◆ **REQUIRED TASK**:
Print the whole listing exactly.

◆ **AVAILABLE RECORDS**:
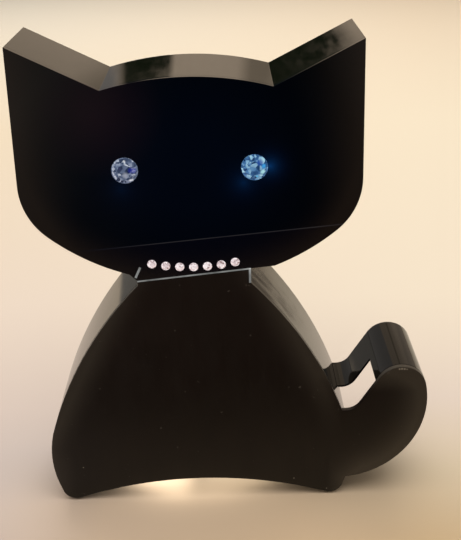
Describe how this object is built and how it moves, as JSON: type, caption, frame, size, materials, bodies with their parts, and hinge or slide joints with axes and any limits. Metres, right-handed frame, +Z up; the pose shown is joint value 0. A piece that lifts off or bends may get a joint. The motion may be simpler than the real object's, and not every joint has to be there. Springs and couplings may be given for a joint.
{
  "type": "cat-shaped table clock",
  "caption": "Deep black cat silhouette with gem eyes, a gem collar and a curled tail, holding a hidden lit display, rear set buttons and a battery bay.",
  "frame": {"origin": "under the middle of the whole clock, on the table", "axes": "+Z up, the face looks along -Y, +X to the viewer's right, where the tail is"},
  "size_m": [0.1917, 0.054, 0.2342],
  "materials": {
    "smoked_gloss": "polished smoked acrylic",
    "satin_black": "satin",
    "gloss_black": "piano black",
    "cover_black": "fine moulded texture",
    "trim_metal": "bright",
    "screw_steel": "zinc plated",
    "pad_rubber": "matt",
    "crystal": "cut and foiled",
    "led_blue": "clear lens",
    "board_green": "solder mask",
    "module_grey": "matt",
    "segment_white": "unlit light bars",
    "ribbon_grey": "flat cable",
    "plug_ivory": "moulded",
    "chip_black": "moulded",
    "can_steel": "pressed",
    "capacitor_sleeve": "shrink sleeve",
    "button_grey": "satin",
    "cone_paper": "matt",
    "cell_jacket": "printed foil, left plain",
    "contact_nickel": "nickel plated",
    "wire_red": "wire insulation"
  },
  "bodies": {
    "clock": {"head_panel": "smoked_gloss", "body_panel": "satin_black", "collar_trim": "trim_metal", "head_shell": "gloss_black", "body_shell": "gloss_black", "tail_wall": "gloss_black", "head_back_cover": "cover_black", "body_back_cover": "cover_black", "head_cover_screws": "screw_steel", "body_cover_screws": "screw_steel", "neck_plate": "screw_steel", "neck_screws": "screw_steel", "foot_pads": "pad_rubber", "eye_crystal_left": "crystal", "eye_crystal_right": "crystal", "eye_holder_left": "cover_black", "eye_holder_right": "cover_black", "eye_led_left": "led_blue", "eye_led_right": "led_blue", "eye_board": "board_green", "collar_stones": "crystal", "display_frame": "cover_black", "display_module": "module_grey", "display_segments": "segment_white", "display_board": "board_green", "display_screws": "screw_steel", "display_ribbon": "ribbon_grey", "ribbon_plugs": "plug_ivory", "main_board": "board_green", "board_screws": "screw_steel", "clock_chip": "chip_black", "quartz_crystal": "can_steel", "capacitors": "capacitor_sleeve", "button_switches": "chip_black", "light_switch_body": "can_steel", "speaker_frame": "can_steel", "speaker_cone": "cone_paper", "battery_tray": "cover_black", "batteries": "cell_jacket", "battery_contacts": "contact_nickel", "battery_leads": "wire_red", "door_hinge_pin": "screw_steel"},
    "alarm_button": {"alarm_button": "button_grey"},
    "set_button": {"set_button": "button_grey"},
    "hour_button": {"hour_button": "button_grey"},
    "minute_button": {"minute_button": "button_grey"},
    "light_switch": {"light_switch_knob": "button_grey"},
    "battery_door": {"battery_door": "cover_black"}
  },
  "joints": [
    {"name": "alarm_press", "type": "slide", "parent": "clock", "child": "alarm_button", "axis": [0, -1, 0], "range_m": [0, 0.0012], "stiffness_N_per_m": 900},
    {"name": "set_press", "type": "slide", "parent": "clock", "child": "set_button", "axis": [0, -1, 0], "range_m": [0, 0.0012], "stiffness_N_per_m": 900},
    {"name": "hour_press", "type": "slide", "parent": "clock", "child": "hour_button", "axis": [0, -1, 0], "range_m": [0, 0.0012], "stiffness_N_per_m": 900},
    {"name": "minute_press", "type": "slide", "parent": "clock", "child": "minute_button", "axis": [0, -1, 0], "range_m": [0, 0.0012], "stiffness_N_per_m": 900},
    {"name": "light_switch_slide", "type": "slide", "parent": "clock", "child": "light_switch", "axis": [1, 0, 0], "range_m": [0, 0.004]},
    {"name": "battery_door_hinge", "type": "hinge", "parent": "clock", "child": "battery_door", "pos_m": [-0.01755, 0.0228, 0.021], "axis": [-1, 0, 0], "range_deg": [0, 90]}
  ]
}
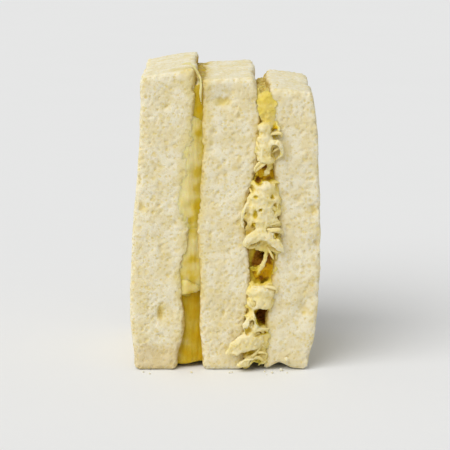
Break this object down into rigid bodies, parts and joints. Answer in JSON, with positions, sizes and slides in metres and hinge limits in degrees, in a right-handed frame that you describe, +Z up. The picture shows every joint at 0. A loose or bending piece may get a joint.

◆ **IN RESPONSE**:
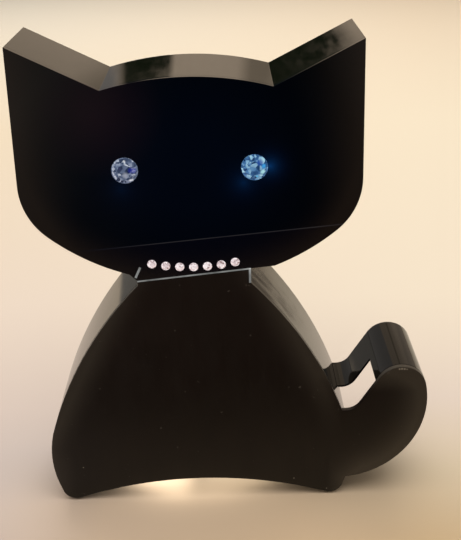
Describe how this object is built and how it moves, as JSON: type, caption, frame, size, materials, bodies with their parts, and hinge or slide joints with axes and any limits. Metres, right-handed frame, +Z up; the pose shown is joint value 0. A piece that lifts off or bends may get a joint. The motion may be simpler than the real object's, and not every joint has to be there. Springs and couplings may be given for a joint.
{
  "type": "cat-shaped table clock",
  "caption": "Deep black cat silhouette with gem eyes, a gem collar and a curled tail, holding a hidden lit display, rear set buttons and a battery bay.",
  "frame": {"origin": "under the middle of the whole clock, on the table", "axes": "+Z up, the face looks along -Y, +X to the viewer's right, where the tail is"},
  "size_m": [0.1917, 0.054, 0.2342],
  "materials": {
    "smoked_gloss": "polished smoked acrylic",
    "satin_black": "satin",
    "gloss_black": "piano black",
    "cover_black": "fine moulded texture",
    "trim_metal": "bright",
    "screw_steel": "zinc plated",
    "pad_rubber": "matt",
    "crystal": "cut and foiled",
    "led_blue": "clear lens",
    "board_green": "solder mask",
    "module_grey": "matt",
    "segment_white": "unlit light bars",
    "ribbon_grey": "flat cable",
    "plug_ivory": "moulded",
    "chip_black": "moulded",
    "can_steel": "pressed",
    "capacitor_sleeve": "shrink sleeve",
    "button_grey": "satin",
    "cone_paper": "matt",
    "cell_jacket": "printed foil, left plain",
    "contact_nickel": "nickel plated",
    "wire_red": "wire insulation"
  },
  "bodies": {
    "clock": {"head_panel": "smoked_gloss", "body_panel": "satin_black", "collar_trim": "trim_metal", "head_shell": "gloss_black", "body_shell": "gloss_black", "tail_wall": "gloss_black", "head_back_cover": "cover_black", "body_back_cover": "cover_black", "head_cover_screws": "screw_steel", "body_cover_screws": "screw_steel", "neck_plate": "screw_steel", "neck_screws": "screw_steel", "foot_pads": "pad_rubber", "eye_crystal_left": "crystal", "eye_crystal_right": "crystal", "eye_holder_left": "cover_black", "eye_holder_right": "cover_black", "eye_led_left": "led_blue", "eye_led_right": "led_blue", "eye_board": "board_green", "collar_stones": "crystal", "display_frame": "cover_black", "display_module": "module_grey", "display_segments": "segment_white", "display_board": "board_green", "display_screws": "screw_steel", "display_ribbon": "ribbon_grey", "ribbon_plugs": "plug_ivory", "main_board": "board_green", "board_screws": "screw_steel", "clock_chip": "chip_black", "quartz_crystal": "can_steel", "capacitors": "capacitor_sleeve", "button_switches": "chip_black", "light_switch_body": "can_steel", "speaker_frame": "can_steel", "speaker_cone": "cone_paper", "battery_tray": "cover_black", "batteries": "cell_jacket", "battery_contacts": "contact_nickel", "battery_leads": "wire_red", "door_hinge_pin": "screw_steel"},
    "alarm_button": {"alarm_button": "button_grey"},
    "set_button": {"set_button": "button_grey"},
    "hour_button": {"hour_button": "button_grey"},
    "minute_button": {"minute_button": "button_grey"},
    "light_switch": {"light_switch_knob": "button_grey"},
    "battery_door": {"battery_door": "cover_black"}
  },
  "joints": [
    {"name": "alarm_press", "type": "slide", "parent": "clock", "child": "alarm_button", "axis": [0, -1, 0], "range_m": [0, 0.0012], "stiffness_N_per_m": 900},
    {"name": "set_press", "type": "slide", "parent": "clock", "child": "set_button", "axis": [0, -1, 0], "range_m": [0, 0.0012], "stiffness_N_per_m": 900},
    {"name": "hour_press", "type": "slide", "parent": "clock", "child": "hour_button", "axis": [0, -1, 0], "range_m": [0, 0.0012], "stiffness_N_per_m": 900},
    {"name": "minute_press", "type": "slide", "parent": "clock", "child": "minute_button", "axis": [0, -1, 0], "range_m": [0, 0.0012], "stiffness_N_per_m": 900},
    {"name": "light_switch_slide", "type": "slide", "parent": "clock", "child": "light_switch", "axis": [1, 0, 0], "range_m": [0, 0.004]},
    {"name": "battery_door_hinge", "type": "hinge", "parent": "clock", "child": "battery_door", "pos_m": [-0.01755, 0.0228, 0.021], "axis": [-1, 0, 0], "range_deg": [0, 90]}
  ]
}
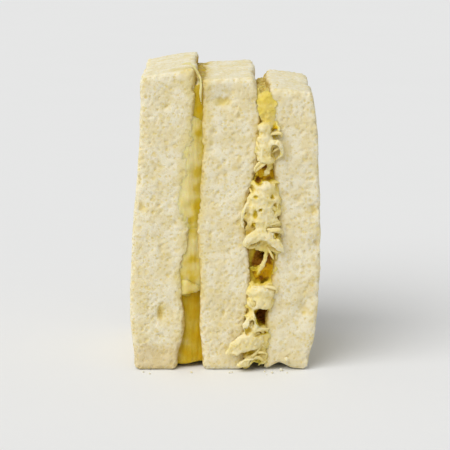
Break this object down into rigid bodies, parts and joints. Answer in JSON, with positions, sizes and slides in metres and hinge limits in degrees, in a right-handed frame that you describe, +Z up. The picture shows every joint at 0. A loose or bending piece may get a joint.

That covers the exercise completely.